Y, al contrario, cuando me acosa el que no quiero. Llamadas continuas, durante toda la tarde. Y pensar, ingenuamente, "ya se cansará".
Hubo un caballero que llegó a llamarme veinte veces a lo largo de cuatro días. Cuatro días en los que pensé seriamente en escapar a algún sitio donde los pájaros se posen en otro lugar, si es que existe ese bendito país sin telefonía.
De alguna manera, el teléfono me ha contado mucha frustración. Los que esperaba que llamasen nunca lo hicieron. Y los que llamaron, pues me sentí mal por no responderles.

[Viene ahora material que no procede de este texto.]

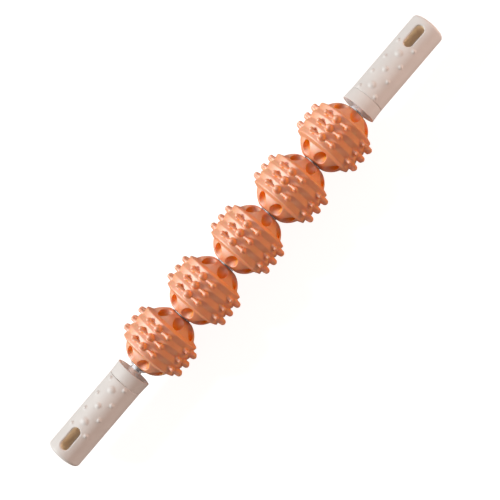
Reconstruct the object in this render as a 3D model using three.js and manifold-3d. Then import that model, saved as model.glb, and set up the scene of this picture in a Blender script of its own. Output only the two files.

No sé, soy sensible para las decepciones ajenas. Las he vivido y tampoco quiero ser verdugo de nadie en esas cosas. Cuando me llaman y no contesto porque no me interesa, tiendo a imaginarme la cara del otro, sus expresiones, esperando, deseando, poniéndose triste, tal vez furioso.
La vida es así. El teléfono se inventó para comunicarnos, no para que nos gustásemos más.
Más que comunicarnos, nos expresamos a través del teléfono.
Ahí no han vivido sólo nuestros encuentros y nuestras alegrías, sino también nuestros miedos, nuestra timidez, nuestra soberbia, nuestra dificultad de relacionarnos con el mundo, nuestra escasa reacción a lo imprevisible.
El teléfono cuenta del mensaje que nunca llegó desde sus silencios, pero también del que llegó - "¡Estoy a salvo!" - y lo cambió todo.
No hay duda. Es un invento del demonio.
Estaba tardando en esta tarde de escritura. Ahora suena.
Yo también lo odio un poco, y mantener largas conversaciones telefónicas me incomoda bastante. En cambio, qué maravilloso era eso de llegar con 13 años a casa y llamar a tus amigas para hablar durante horas, con esas mismas con las que acababas de pasar todo el día en el colegio y a las que ibas a ver al día siguiente. La juventud es una estupidez gloriosa, que decía Jardiel Poncela.